_GOAL OF THE EXERCISE:_ Print out every line, exactly as written.

_RAW DATA:_
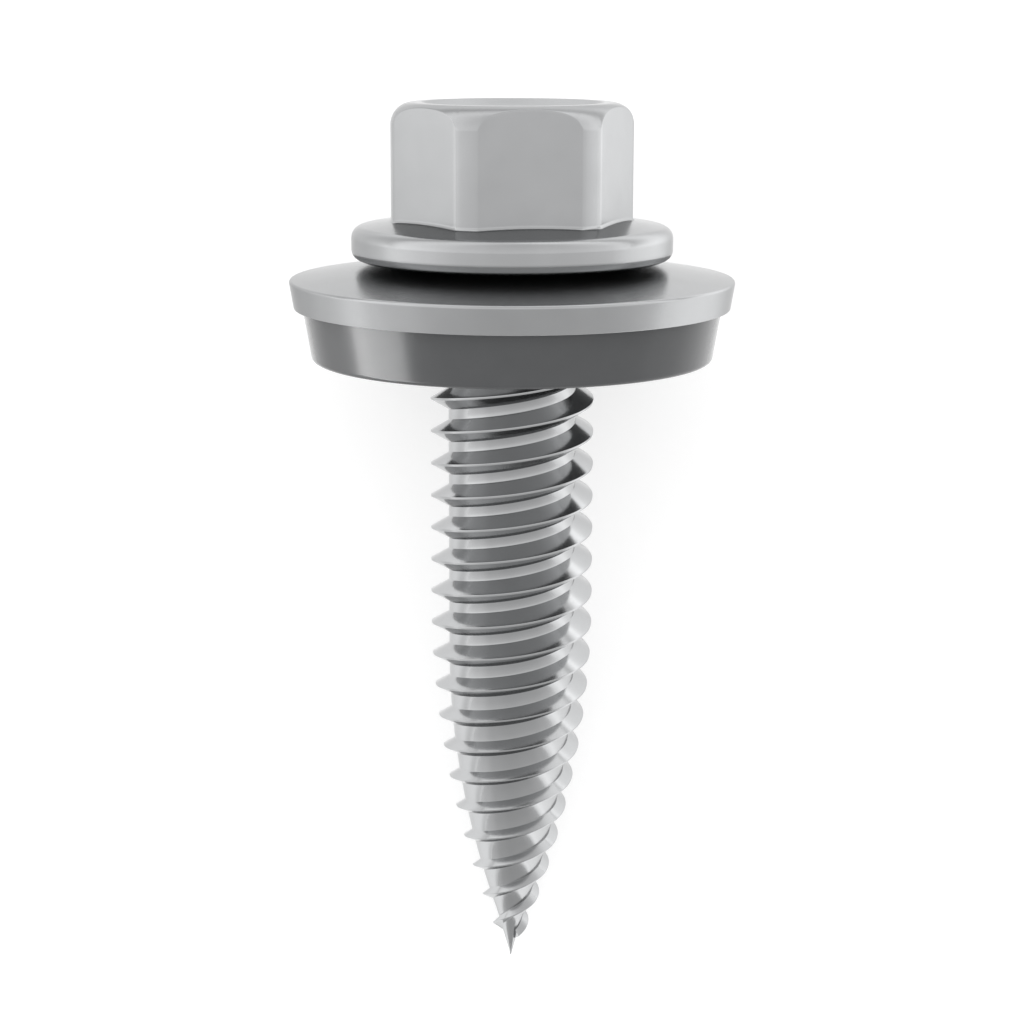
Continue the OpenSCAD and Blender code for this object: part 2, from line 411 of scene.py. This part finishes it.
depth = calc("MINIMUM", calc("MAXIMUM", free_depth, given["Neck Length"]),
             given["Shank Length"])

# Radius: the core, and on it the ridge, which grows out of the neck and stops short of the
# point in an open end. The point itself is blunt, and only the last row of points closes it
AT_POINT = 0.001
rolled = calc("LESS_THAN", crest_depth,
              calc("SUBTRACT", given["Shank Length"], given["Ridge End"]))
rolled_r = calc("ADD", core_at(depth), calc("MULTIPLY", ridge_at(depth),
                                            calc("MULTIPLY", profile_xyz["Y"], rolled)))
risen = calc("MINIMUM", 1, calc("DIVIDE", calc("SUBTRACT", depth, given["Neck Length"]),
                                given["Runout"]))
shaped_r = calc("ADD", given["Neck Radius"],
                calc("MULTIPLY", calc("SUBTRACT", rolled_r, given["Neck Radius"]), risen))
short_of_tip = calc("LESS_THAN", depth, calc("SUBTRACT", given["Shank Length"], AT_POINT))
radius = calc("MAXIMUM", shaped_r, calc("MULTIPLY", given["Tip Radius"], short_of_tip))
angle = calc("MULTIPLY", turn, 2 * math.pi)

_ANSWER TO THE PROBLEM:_
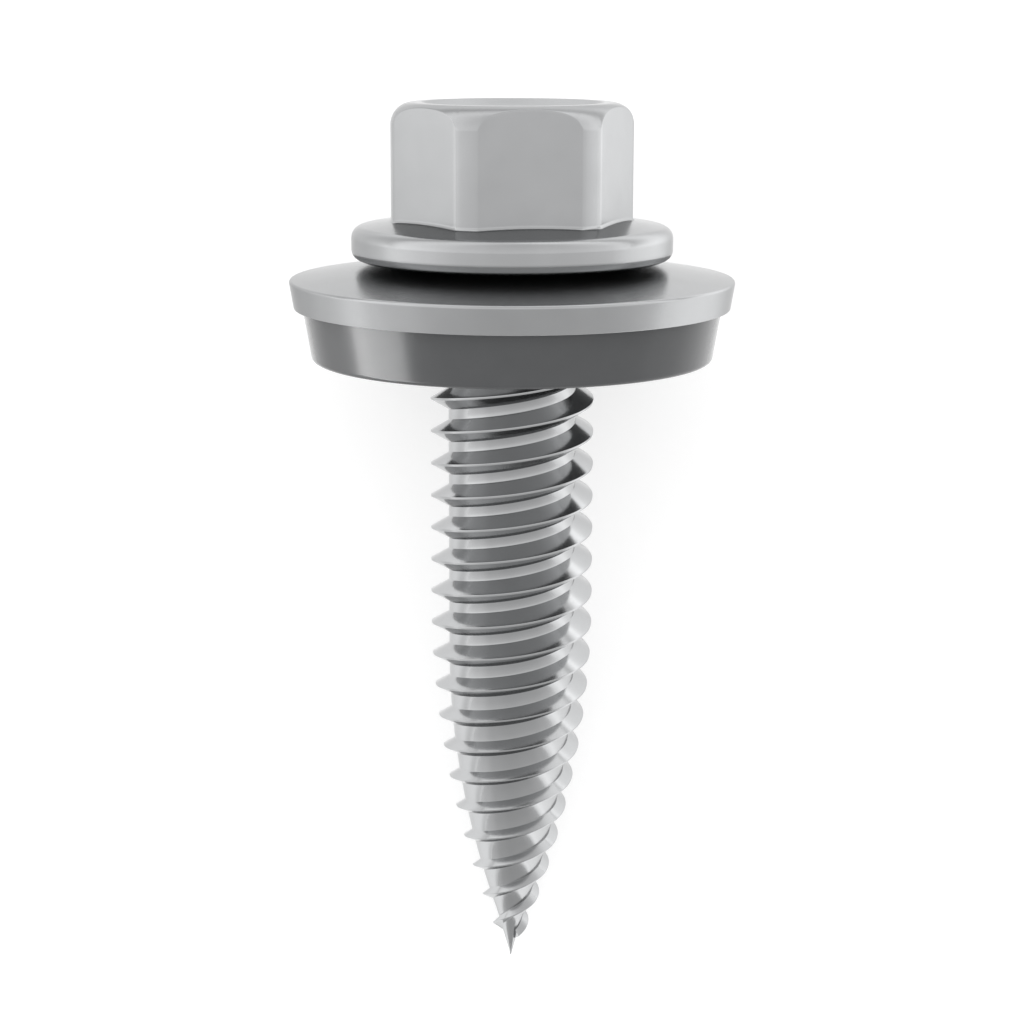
Continue the OpenSCAD and Blender code for this object: part 2, from line 411 of scene.py. This part finishes it.
depth = calc("MINIMUM", calc("MAXIMUM", free_depth, given["Neck Length"]),
             given["Shank Length"])

# Radius: the core, and on it the ridge, which grows out of the neck and stops short of the
# point in an open end. The point itself is blunt, and only the last row of points closes it
AT_POINT = 0.001
rolled = calc("LESS_THAN", crest_depth,
              calc("SUBTRACT", given["Shank Length"], given["Ridge End"]))
rolled_r = calc("ADD", core_at(depth), calc("MULTIPLY", ridge_at(depth),
                                            calc("MULTIPLY", profile_xyz["Y"], rolled)))
risen = calc("MINIMUM", 1, calc("DIVIDE", calc("SUBTRACT", depth, given["Neck Length"]),
                                given["Runout"]))
shaped_r = calc("ADD", given["Neck Radius"],
                calc("MULTIPLY", calc("SUBTRACT", rolled_r, given["Neck Radius"]), risen))
short_of_tip = calc("LESS_THAN", depth, calc("SUBTRACT", given["Shank Length"], AT_POINT))
radius = calc("MAXIMUM", shaped_r, calc("MULTIPLY", given["Tip Radius"], short_of_tip))
angle = calc("MULTIPLY", turn, 2 * math.pi)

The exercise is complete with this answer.